ABSTRACT

Without question, environmental policy of the European Union (EU) has, over the last thirty years or so, evolved into an important integral component within the wide range of the regional international organisation’s economic and political objectives. Until the mid-1980s, though, the constitutional framework of the EU did not formally provide itself with a mandate to develop a policy on the environment. Specifically, this came about by virtue of the Single European Act (SEA) 1986, a treaty agreed between the EU’s Member States which served to amend the Union’s original founding treaties and include protection of the environment amongst its official objectives and tasks. The entry into force of the SEA signalled an important shift in relation to the identity, purpose and direction of supranational European integration. Hitherto, the EU had predominantly, if not exclusively, been founded on the objective of establishing a common market between its constituent Member States, principally through the elimination of trading barriers between them as well as other distortions to competition.

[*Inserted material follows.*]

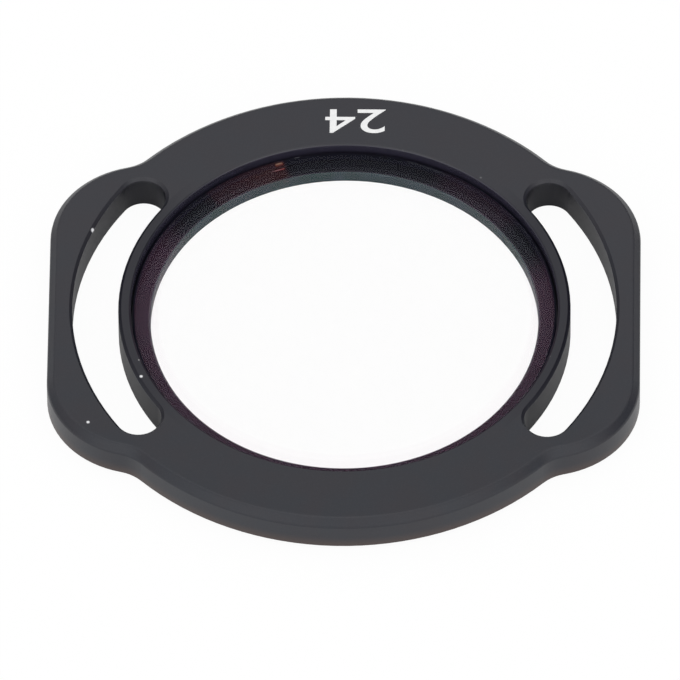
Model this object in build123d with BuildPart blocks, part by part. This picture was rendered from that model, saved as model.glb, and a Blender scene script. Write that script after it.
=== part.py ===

At the inception of the Union, the project of realising a common market was intended to serve as the principal mechanism of achieving the core, broader ambitions of the founding treaties, which include most notably the laying of the ‘foundations of ever closer union among the peoples of Europe’, ‘to ensure the economic and social progress’ of the Member States and ‘the constant improvements of the living and working conditions’ of the Member States’ populations.1 The specific inclusion of an environmental protection policy in the political make-up of the EU in 1986 brought with it profound changes in terms of how the Union’s core aims are now interpreted and applied at a political level. Over 200 legislative measures have been passed by the EU concerning environmental protection

issues, and its constitutional commitment to environmental policy has been entrenched further and more profoundly by a later treaty amendment stipulating that environmental protection requirements must be incorporated within the definition and implementation of the entire range of its economically related policies and activities.2 It is true that EU rules on environmental protection account for only part of the legal framework that constitutes environmental law from the perspective of EU Member States. For them, the subject of environmental law also comprises rules binding on them passed at national and other international levels. However, the material range and effects of EU environmental legislation are both wide and deep. Although Member States share competence with the EU in relation to the area of environmental policy,3 national rules that conflict with the requirements of environmental measures adopted at Union level are required to be set aside, in order to respect the principle of the supremacy of EU law over national law.4 Accordingly, EU environmental law constitutes a very significant element in the overall package of measures adopted by Member States to protect the environment.